Aim:
Reproduce all of the material exactly as shown.

##### Supplied data

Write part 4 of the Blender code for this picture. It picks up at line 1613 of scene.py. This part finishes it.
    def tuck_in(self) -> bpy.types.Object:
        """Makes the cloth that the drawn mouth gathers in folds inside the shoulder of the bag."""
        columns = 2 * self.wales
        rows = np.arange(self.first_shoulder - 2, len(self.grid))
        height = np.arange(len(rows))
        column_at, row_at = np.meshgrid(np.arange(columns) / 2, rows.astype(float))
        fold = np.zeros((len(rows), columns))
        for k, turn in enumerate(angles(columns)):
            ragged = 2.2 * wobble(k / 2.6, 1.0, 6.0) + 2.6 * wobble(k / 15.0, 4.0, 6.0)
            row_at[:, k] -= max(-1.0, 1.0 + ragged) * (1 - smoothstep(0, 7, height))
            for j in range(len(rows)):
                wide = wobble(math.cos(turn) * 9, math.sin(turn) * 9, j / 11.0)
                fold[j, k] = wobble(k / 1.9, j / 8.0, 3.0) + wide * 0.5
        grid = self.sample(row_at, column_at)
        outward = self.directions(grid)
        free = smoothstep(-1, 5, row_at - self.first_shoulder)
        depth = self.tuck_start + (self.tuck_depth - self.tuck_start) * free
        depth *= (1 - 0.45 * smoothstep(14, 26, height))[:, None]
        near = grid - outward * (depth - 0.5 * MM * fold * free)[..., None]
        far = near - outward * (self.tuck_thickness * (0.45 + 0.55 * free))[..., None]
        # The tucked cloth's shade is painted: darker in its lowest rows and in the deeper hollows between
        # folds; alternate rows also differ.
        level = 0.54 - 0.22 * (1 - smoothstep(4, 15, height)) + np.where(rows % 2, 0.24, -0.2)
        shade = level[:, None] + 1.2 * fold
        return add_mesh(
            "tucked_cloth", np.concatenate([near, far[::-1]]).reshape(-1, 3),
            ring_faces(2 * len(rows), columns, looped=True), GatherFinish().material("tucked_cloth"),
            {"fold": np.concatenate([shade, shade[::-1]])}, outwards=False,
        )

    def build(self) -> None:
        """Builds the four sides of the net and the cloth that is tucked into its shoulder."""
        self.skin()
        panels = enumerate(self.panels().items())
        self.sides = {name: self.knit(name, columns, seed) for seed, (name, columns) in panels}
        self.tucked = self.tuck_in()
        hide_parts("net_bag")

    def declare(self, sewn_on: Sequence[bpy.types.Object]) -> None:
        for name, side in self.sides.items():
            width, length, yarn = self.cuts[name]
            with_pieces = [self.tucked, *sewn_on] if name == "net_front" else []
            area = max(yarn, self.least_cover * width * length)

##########

Solution to the exercise:
Write part 4 of the Blender code for this picture. It picks up at line 1613 of scene.py. This part finishes it.
    def tuck_in(self) -> bpy.types.Object:
        """Makes the cloth that the drawn mouth gathers in folds inside the shoulder of the bag."""
        columns = 2 * self.wales
        rows = np.arange(self.first_shoulder - 2, len(self.grid))
        height = np.arange(len(rows))
        column_at, row_at = np.meshgrid(np.arange(columns) / 2, rows.astype(float))
        fold = np.zeros((len(rows), columns))
        for k, turn in enumerate(angles(columns)):
            ragged = 2.2 * wobble(k / 2.6, 1.0, 6.0) + 2.6 * wobble(k / 15.0, 4.0, 6.0)
            row_at[:, k] -= max(-1.0, 1.0 + ragged) * (1 - smoothstep(0, 7, height))
            for j in range(len(rows)):
                wide = wobble(math.cos(turn) * 9, math.sin(turn) * 9, j / 11.0)
                fold[j, k] = wobble(k / 1.9, j / 8.0, 3.0) + wide * 0.5
        grid = self.sample(row_at, column_at)
        outward = self.directions(grid)
        free = smoothstep(-1, 5, row_at - self.first_shoulder)
        depth = self.tuck_start + (self.tuck_depth - self.tuck_start) * free
        depth *= (1 - 0.45 * smoothstep(14, 26, height))[:, None]
        near = grid - outward * (depth - 0.5 * MM * fold * free)[..., None]
        far = near - outward * (self.tuck_thickness * (0.45 + 0.55 * free))[..., None]
        # The tucked cloth's shade is painted: darker in its lowest rows and in the deeper hollows between
        # folds; alternate rows also differ.
        level = 0.54 - 0.22 * (1 - smoothstep(4, 15, height)) + np.where(rows % 2, 0.24, -0.2)
        shade = level[:, None] + 1.2 * fold
        return add_mesh(
            "tucked_cloth", np.concatenate([near, far[::-1]]).reshape(-1, 3),
            ring_faces(2 * len(rows), columns, looped=True), GatherFinish().material("tucked_cloth"),
            {"fold": np.concatenate([shade, shade[::-1]])}, outwards=False,
        )

    def build(self) -> None:
        """Builds the four sides of the net and the cloth that is tucked into its shoulder."""
        self.skin()
        panels = enumerate(self.panels().items())
        self.sides = {name: self.knit(name, columns, seed) for seed, (name, columns) in panels}
        self.tucked = self.tuck_in()
        hide_parts("net_bag")

    def declare(self, sewn_on: Sequence[bpy.types.Object]) -> None:
        for name, side in self.sides.items():
            width, length, yarn = self.cuts[name]
            with_pieces = [self.tucked, *sewn_on] if name == "net_front" else []
            area = max(yarn, self.least_cover * width * length)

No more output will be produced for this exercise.